→ Dataset content
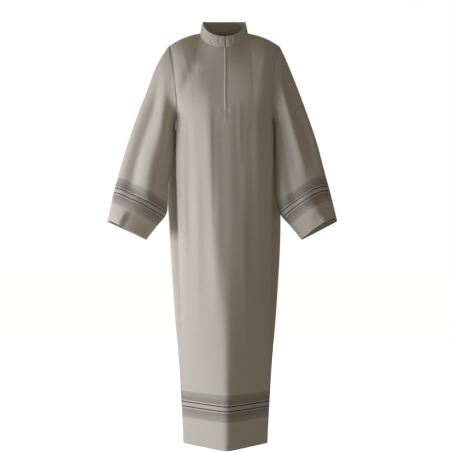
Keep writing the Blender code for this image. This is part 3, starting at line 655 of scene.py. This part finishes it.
def sleeve_grid(side, folds):
    """A sleeve from its armhole to its cuff; the columns run round it from the underarm seam."""
    hand = "left" if side > 0 else "right"
    rings = spline_through(SLEEVE_RINGS, 8)
    shares = np.concatenate((np.array(BESIDE_EDGE) / SLEEVE_LENGTH,
                             np.linspace(SLEEVE_FIRST_SHARE, 1.0, SLEEVE_ROWS)[:-1],
                             1.0 - np.array(BESIDE_CUFF) / SLEEVE_LENGTH))
    angles = np.linspace(-math.pi, math.pi, SLEEVE_POINTS_ROUND)
    degrees = np.degrees(angles) % 360.0
    armhole = armhole_points(side, angles)
    rows = []
    for along in shares:
        place = along * (len(rings) - 1.0)
        row = [np.interp(place, range(len(rings)), rings[:, c]) for c in range(rings.shape[1])]
        ring = dict(zip(SLEEVE_COLUMNS, row))
        outer = np.array((side * ring[hand + "_out_x"], ring["mid_y"], ring["out_z"]))
        inner = np.array((side * ring[hand + "_in_x"], ring["mid_y"], ring["in_z"]))
        half = (outer - inner) / 2.0
        ahead = pointed_sine(angles, UNDERARM_POINT * (1.0 - smooth_steps(along / POINTED_SHARE)))
        depth = np.where(ahead > 0.0, ring["front"], ring["back"])
        lift = sleeve_lift(folds, along, degrees)
        front_rise = CUFF_FRONT_RISE[hand] * (1.0 + CUFF_TILT * np.cos(angles))
        rise = np.where(ahead > 0.0, front_rise, CUFF_BACK_DROP) * ahead * smooth_steps(3.0 * along - 2.0)
        sideways = half * (np.cos(angles) * (1.0 + lift / np.linalg.norm(half)))[:, None]
        forward = np.stack((0.0 * ahead, -(depth + lift) * ahead, rise), axis=-1)
        line = (outer + inner) / 2.0 + sideways + forward
        rows.append(line + (armhole - line) * (1.0 - smooth_steps(along / SET_IN_SHARE)))
    grid = np.array(rows)
    return grid[:, ::-1] if side > 0 else grid


def collar_place(angle, height, depth):
    """A point of the collar: degrees round the neck, height above it and depth in from its face."""
    turn = np.radians(angle)
    inset = (COLLAR_THICKNESS + LAYER_GAP) * smooth_steps((angle - COLLAR_STEP_ANGLE) / COLLAR_STEP_LENGTH)
    inset = inset + depth + COLLAR_LEAN * height / COLLAR_HEIGHT
    inwards = np.stack((-inset * np.sin(turn), inset * np.cos(turn), height + 0.0 * turn), axis=-1)
    return neck_points(turn) + inwards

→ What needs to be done
Word for word, quote all of the data above.

→ Correct response
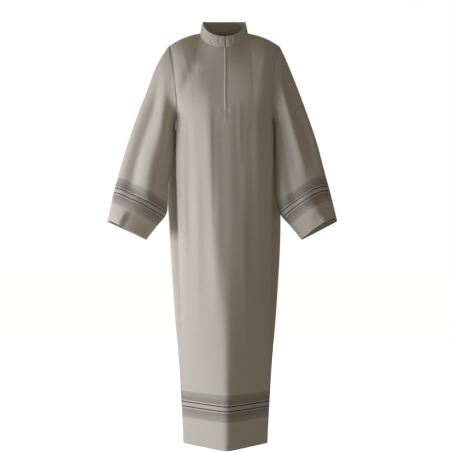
Keep writing the Blender code for this image. This is part 3, starting at line 655 of scene.py. This part finishes it.
def sleeve_grid(side, folds):
    """A sleeve from its armhole to its cuff; the columns run round it from the underarm seam."""
    hand = "left" if side > 0 else "right"
    rings = spline_through(SLEEVE_RINGS, 8)
    shares = np.concatenate((np.array(BESIDE_EDGE) / SLEEVE_LENGTH,
                             np.linspace(SLEEVE_FIRST_SHARE, 1.0, SLEEVE_ROWS)[:-1],
                             1.0 - np.array(BESIDE_CUFF) / SLEEVE_LENGTH))
    angles = np.linspace(-math.pi, math.pi, SLEEVE_POINTS_ROUND)
    degrees = np.degrees(angles) % 360.0
    armhole = armhole_points(side, angles)
    rows = []
    for along in shares:
        place = along * (len(rings) - 1.0)
        row = [np.interp(place, range(len(rings)), rings[:, c]) for c in range(rings.shape[1])]
        ring = dict(zip(SLEEVE_COLUMNS, row))
        outer = np.array((side * ring[hand + "_out_x"], ring["mid_y"], ring["out_z"]))
        inner = np.array((side * ring[hand + "_in_x"], ring["mid_y"], ring["in_z"]))
        half = (outer - inner) / 2.0
        ahead = pointed_sine(angles, UNDERARM_POINT * (1.0 - smooth_steps(along / POINTED_SHARE)))
        depth = np.where(ahead > 0.0, ring["front"], ring["back"])
        lift = sleeve_lift(folds, along, degrees)
        front_rise = CUFF_FRONT_RISE[hand] * (1.0 + CUFF_TILT * np.cos(angles))
        rise = np.where(ahead > 0.0, front_rise, CUFF_BACK_DROP) * ahead * smooth_steps(3.0 * along - 2.0)
        sideways = half * (np.cos(angles) * (1.0 + lift / np.linalg.norm(half)))[:, None]
        forward = np.stack((0.0 * ahead, -(depth + lift) * ahead, rise), axis=-1)
        line = (outer + inner) / 2.0 + sideways + forward
        rows.append(line + (armhole - line) * (1.0 - smooth_steps(along / SET_IN_SHARE)))
    grid = np.array(rows)
    return grid[:, ::-1] if side > 0 else grid


def collar_place(angle, height, depth):
    """A point of the collar: degrees round the neck, height above it and depth in from its face."""
    turn = np.radians(angle)
    inset = (COLLAR_THICKNESS + LAYER_GAP) * smooth_steps((angle - COLLAR_STEP_ANGLE) / COLLAR_STEP_LENGTH)
    inset = inset + depth + COLLAR_LEAN * height / COLLAR_HEIGHT
    inwards = np.stack((-inset * np.sin(turn), inset * np.cos(turn), height + 0.0 * turn), axis=-1)
    return neck_points(turn) + inwards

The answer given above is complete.